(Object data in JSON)
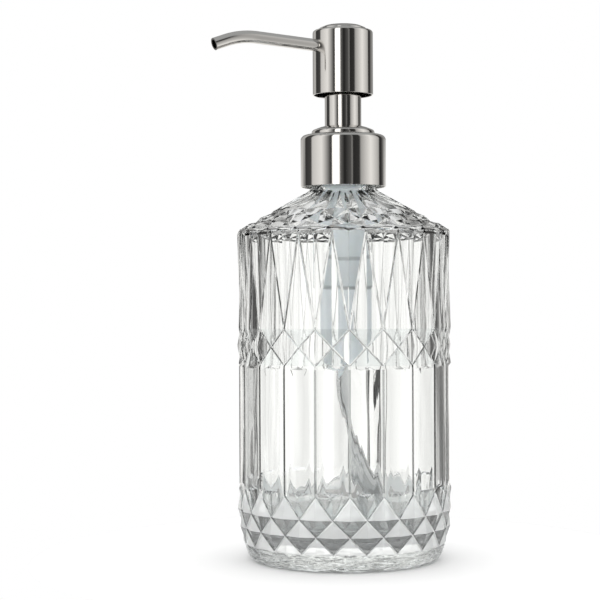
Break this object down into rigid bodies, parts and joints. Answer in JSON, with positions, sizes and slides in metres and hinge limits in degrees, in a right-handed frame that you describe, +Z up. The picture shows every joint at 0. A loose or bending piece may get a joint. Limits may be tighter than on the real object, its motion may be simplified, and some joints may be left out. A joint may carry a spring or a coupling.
{
  "type": "soap pump dispenser",
  "caption": "Free-standing cut-pattern glass bottle with a screw-on, steel-clad lotion pump and a curved spout.",
  "frame": {"origin": "centre of the bottle's axis at the plane it stands on", "axes": "+Z up along the bottle's axis; the spout points along -X; +Y to the side"},
  "size_m": [0.0952, 0.082, 0.2054],
  "materials": {
    "glass": "clear pressed glass, fire polished",
    "brushed_steel": "satin stainless steel",
    "white_plastic": "moulded polypropylene",
    "natural_plastic": "translucent natural polypropylene",
    "seal_plastic": "soft polyethylene",
    "gasket_foam": "closed-cell foam",
    "spring_steel": "drawn stainless wire",
    "ball_steel": "polished stainless ball"
  },
  "bodies": {
    "bottle": {"glass_bottle": "glass"},
    "pump_body": {"neck_gasket": "gasket_foam", "pump_housing": "natural_plastic", "lock_collar": "white_plastic", "neck_sleeve": "brushed_steel", "dip_tube": "natural_plastic", "ball_retainer": "white_plastic", "return_spring": "spring_steel"},
    "closure": {"collar_shell": "brushed_steel", "closure_insert": "white_plastic"},
    "ball": {"check_ball": "ball_steel"},
    "plunger": {"piston_seal": "seal_plastic"},
    "actuator": {"stem": "natural_plastic", "valve_plug": "seal_plastic", "actuator_core": "white_plastic", "actuator_shell": "brushed_steel", "spout_tube": "brushed_steel"}
  },
  "joints": [
    {"name": "closure_rise", "type": "slide", "parent": "bottle", "child": "pump_body", "axis": [0, 0, 1], "range_m": [0, 0.0047]},
    {"name": "closure_turn", "type": "hinge", "parent": "pump_body", "child": "closure", "pos_m": [0, 0, 0.155], "axis": [0, 0, 1], "range_deg": [0, 400]},
    {"name": "ball_lift", "type": "slide", "parent": "pump_body", "child": "ball", "axis": [0, 0, 1], "range_m": [0, 0.0015]},
    {"name": "head_press", "type": "slide", "parent": "pump_body", "child": "plunger", "axis": [0, 0, -1], "range_m": [0, 0.013], "stiffness_N_per_m": 400, "springref_m": -0.012, "deforming": ["return_spring"]},
    {"name": "head_swivel", "type": "hinge", "parent": "plunger", "child": "actuator", "pos_m": [0, 0, 0.19], "axis": [0, 0, 1], "continuous": true}
  ],
  "couplings": [
    {"joint": "closure_turn", "follows": "closure_rise", "rad_per_m": 1484.3}
  ]
}
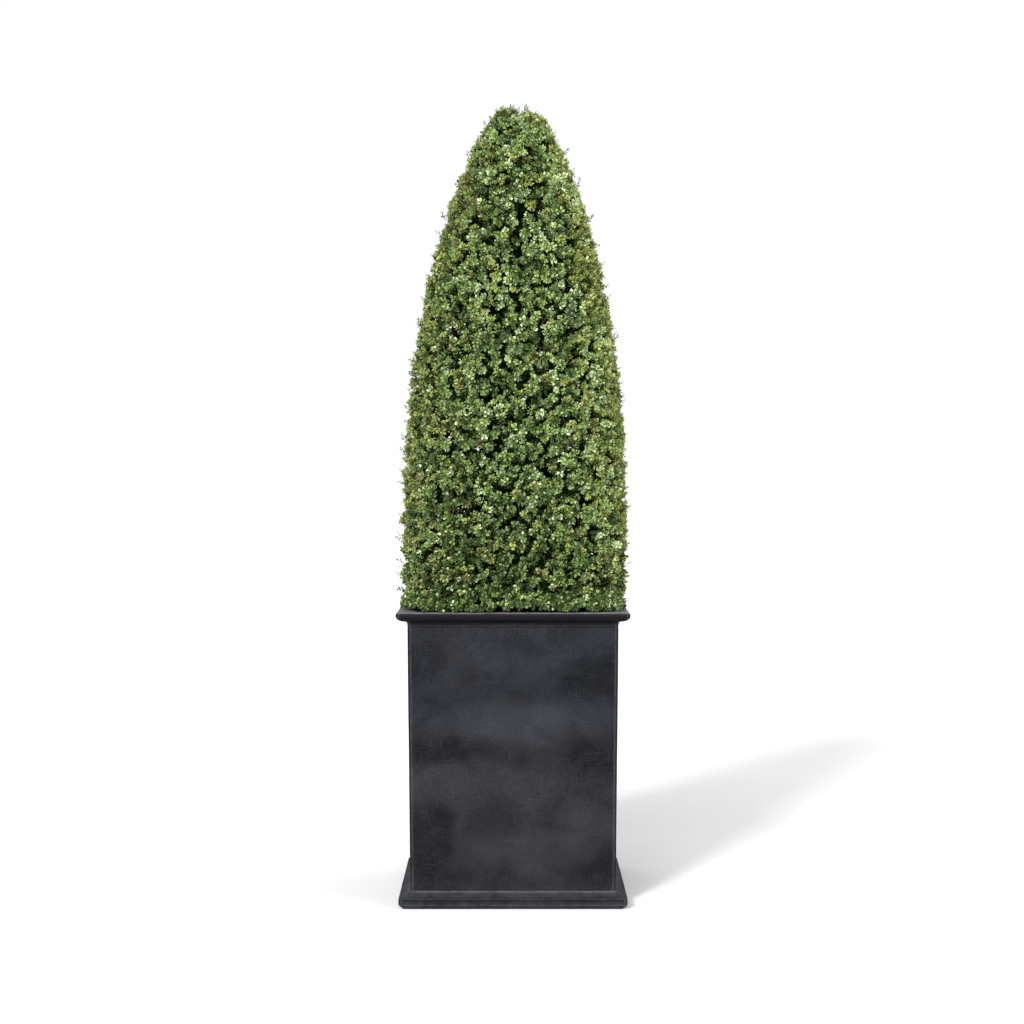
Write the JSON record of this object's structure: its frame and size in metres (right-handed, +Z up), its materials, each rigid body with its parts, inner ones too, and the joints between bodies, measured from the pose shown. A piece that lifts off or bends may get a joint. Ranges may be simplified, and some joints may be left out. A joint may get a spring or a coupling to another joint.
{
  "type": "boxwood cone topiary in a square planter",
  "caption": "Boxwood shrub clipped to a tall blunt cone, on a short stem in compost, in a square charcoal planter with a moulded rim and a plinth.",
  "frame": {"origin": "on the ground, under the middle of the planter's flat underside", "axes": "+Z up along the stem, -Y towards the viewer of the front face, +X to that viewer's right"},
  "size_m": [0.6032, 0.6037, 2.0606],
  "materials": {
    "charcoal_composite": "matte",
    "compost": "matte",
    "boxwood_bark": "matte",
    "boxwood_leaf": "satin"
  },
  "bodies": {
    "root": {"planter": "charcoal_composite", "compost": "compost", "stem": "boxwood_bark", "crown": "boxwood_leaf"}
  },
  "joints": []
}
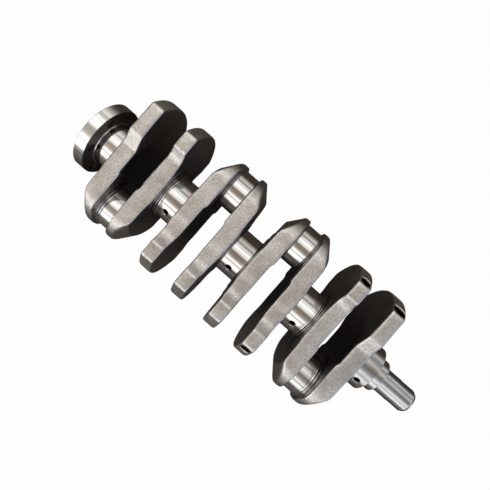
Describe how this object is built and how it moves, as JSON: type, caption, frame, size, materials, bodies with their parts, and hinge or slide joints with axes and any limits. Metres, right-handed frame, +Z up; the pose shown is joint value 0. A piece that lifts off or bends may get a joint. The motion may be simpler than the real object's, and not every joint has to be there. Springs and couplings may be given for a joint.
{
  "type": "crankshaft",
  "caption": "Flat-plane inline-four crankshaft with counterweighted webs, ground journals, stepped snout, flywheel flange and pilot bearing.",
  "frame": {"origin": "centre of main journal 3, on the crank axis", "axes": "+X along the crank axis towards the snout, +Y in the throw plane towards crankpins 2 and 3, +Z up, square to the throw plane"},
  "size_m": [0.4066, 0.1426, 0.091],
  "materials": {
    "forged_steel": "shot-blasted forging",
    "ground_steel": "ground and polished",
    "turned_steel": "fine turned",
    "bearing_steel": "ground and honed",
    "cage_brass": "machined",
    "shield_steel": "pressed sheet",
    "key_steel": "dark ground"
  },
  "bodies": {
    "crankshaft": {"web_1": "forged_steel", "web_2": "forged_steel", "web_3": "forged_steel", "web_4": "forged_steel", "web_5": "forged_steel", "web_6": "forged_steel", "web_7": "forged_steel", "web_8": "forged_steel", "main_journal_1": "ground_steel", "main_journal_2": "ground_steel", "main_journal_3": "ground_steel", "main_journal_4": "ground_steel", "main_journal_5": "ground_steel", "crankpin_1": "ground_steel", "crankpin_2": "ground_steel", "crankpin_3": "ground_steel", "crankpin_4": "ground_steel", "rear_flange": "turned_steel", "timing_drive_seat": "turned_steel", "snout": "turned_steel", "snout_key": "key_steel", "flange_dowel": "key_steel", "pilot_bearing_outer_race": "bearing_steel", "pilot_bearing_shields": "shield_steel"},
    "pilot_inner_ring": {"pilot_bearing_inner_race": "bearing_steel"},
    "pilot_ball_cage": {"pilot_bearing_cage": "cage_brass", "pilot_bearing_balls": "bearing_steel"}
  },
  "joints": [
    {"name": "pilot_bearing_spin", "type": "hinge", "parent": "crankshaft", "child": "pilot_inner_ring", "pos_m": [-0.1775, 0, 0], "axis": [1, 0, 0], "continuous": true},
    {"name": "pilot_cage_spin", "type": "hinge", "parent": "crankshaft", "child": "pilot_ball_cage", "pos_m": [-0.1775, 0, 0], "axis": [1, 0, 0], "continuous": true}
  ],
  "couplings": [
    {"joint": "pilot_cage_spin", "follows": "pilot_bearing_spin", "ratio": 0.366}
  ]
}
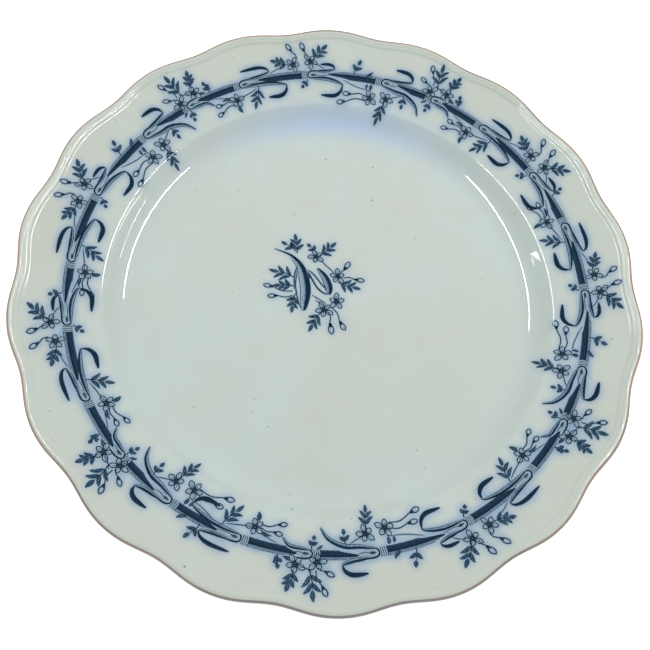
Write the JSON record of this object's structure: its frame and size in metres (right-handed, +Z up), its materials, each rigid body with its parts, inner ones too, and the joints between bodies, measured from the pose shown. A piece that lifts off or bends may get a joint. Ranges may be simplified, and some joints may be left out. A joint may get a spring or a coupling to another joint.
{
  "type": "dinner plate",
  "caption": "Round china dinner plate with a scalloped, moulded lip, a sloping printed rim, a flat well with a centre sprig, and an unglazed foot ring.",
  "frame": {"origin": "centre of the foot ring, in the plane that it rests on", "axes": "+Z up along the plate's axis, out of the well; +X towards a crest of the scalloped lip"},
  "size_m": [0.2624, 0.2594, 0.0263],
  "materials": {
    "clay": "unglazed, fired",
    "glaze": "clear gloss glaze over off-white earthenware",
    "cobalt_print": "cobalt print bled into a gloss glaze",
    "edge_enamel": "thin worn tan enamel"
  },
  "bodies": {
    "root": {"clay_body": "clay", "glaze_coat": "glaze", "base_glaze": "glaze", "edge_line": "edge_enamel", "centre_transfer": "cobalt_print", "border_transfer_1": "cobalt_print", "border_transfer_2": "cobalt_print", "border_transfer_3": "cobalt_print"}
  },
  "joints": []
}
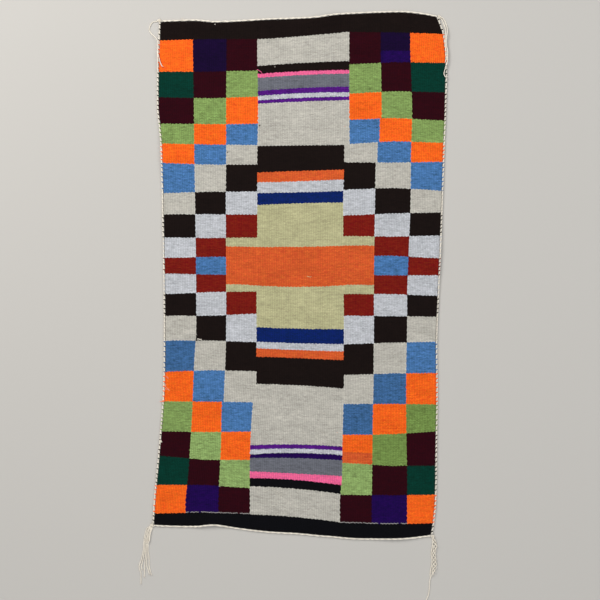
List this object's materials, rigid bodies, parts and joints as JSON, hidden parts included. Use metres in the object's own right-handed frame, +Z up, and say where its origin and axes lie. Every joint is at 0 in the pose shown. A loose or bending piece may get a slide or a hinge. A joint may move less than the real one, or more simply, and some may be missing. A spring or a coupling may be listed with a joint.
{
  "type": "navajo rug",
  "caption": "Flat hand-woven wool rug with checks and stripes, an uneven outline, twisted edge cords and loose knotted cord ends at its corners.",
  "frame": {"origin": "the middle of the cloth's flat underside, on the surface that the rug lies on", "axes": "+Y along the rug towards its head, +X to the right as seen from above, +Z up out of the cloth"},
  "size_m": [0.8346, 1.6231, 0.0085],
  "materials": {
    "woven_wool": "matt weft-faced wool in flat checks and stripes",
    "end_cord": "matt twisted off-white wool",
    "side_cord": "matt wool, a white strand twisted with a coloured one",
    "tassel": "matt twisted off-white wool"
  },
  "bodies": {
    "root": {"weaving": "woven_wool", "end_cord_top": "end_cord", "end_cord_bottom": "end_cord", "side_cord_left": "side_cord", "side_cord_right": "side_cord", "tassel_top_left": "tassel", "tassel_top_right": "tassel", "tassel_bottom_left": "tassel", "tassel_bottom_right": "tassel"}
  },
  "joints": []
}
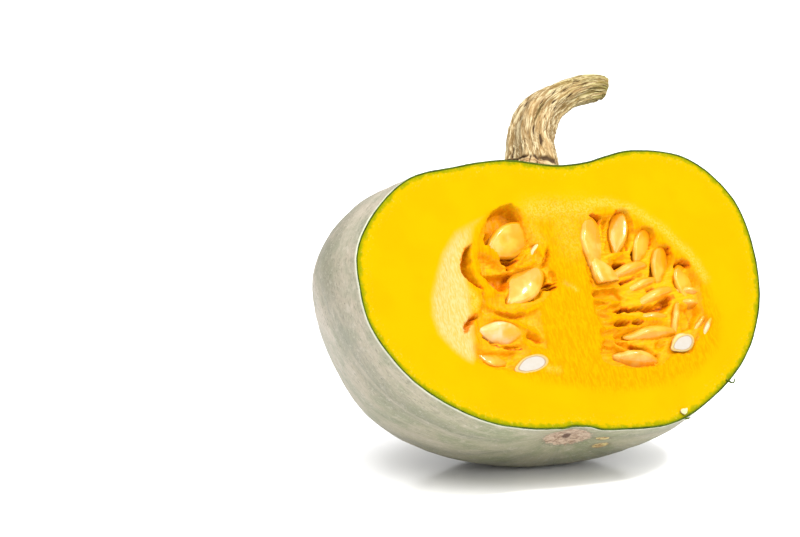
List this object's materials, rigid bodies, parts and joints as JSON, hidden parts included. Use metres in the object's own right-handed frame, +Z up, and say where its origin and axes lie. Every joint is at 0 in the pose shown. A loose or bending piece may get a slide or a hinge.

#### EXERCISE DETAILS:
Select, from the listing, all lines that include the word "caption".

#### RESPONSE:
  "caption": "Free-standing cut-pattern glass bottle with a screw-on, steel-clad lotion pump and a curved spout.",
  "caption": "Boxwood shrub clipped to a tall blunt cone, on a short stem in compost, in a square charcoal planter with a moulded rim and a plinth.",
Describe how this object is built and how it moves, as JSON: type, caption, frame, size, materials, bodies with their parts, and hinge or slide joints with axes and any limits. Metres, right-handed frame, +Z up; the pose shown is joint value 0. A piece that lifts off or bends may get a joint. The motion may be simpler than the real object's, and not every joint has to be there. Springs and couplings may be given for a joint.
  "caption": "Flat-plane inline-four crankshaft with counterweighted webs, ground journals, stepped snout, flywheel flange and pilot bearing.",
  "caption": "Round china dinner plate with a scalloped, moulded lip, a sloping printed rim, a flat well with a centre sprig, and an unglazed foot ring.",
  "caption": "Flat hand-woven wool rug with checks and stripes, an uneven outline, twisted edge cords and loose knotted cord ends at its corners.",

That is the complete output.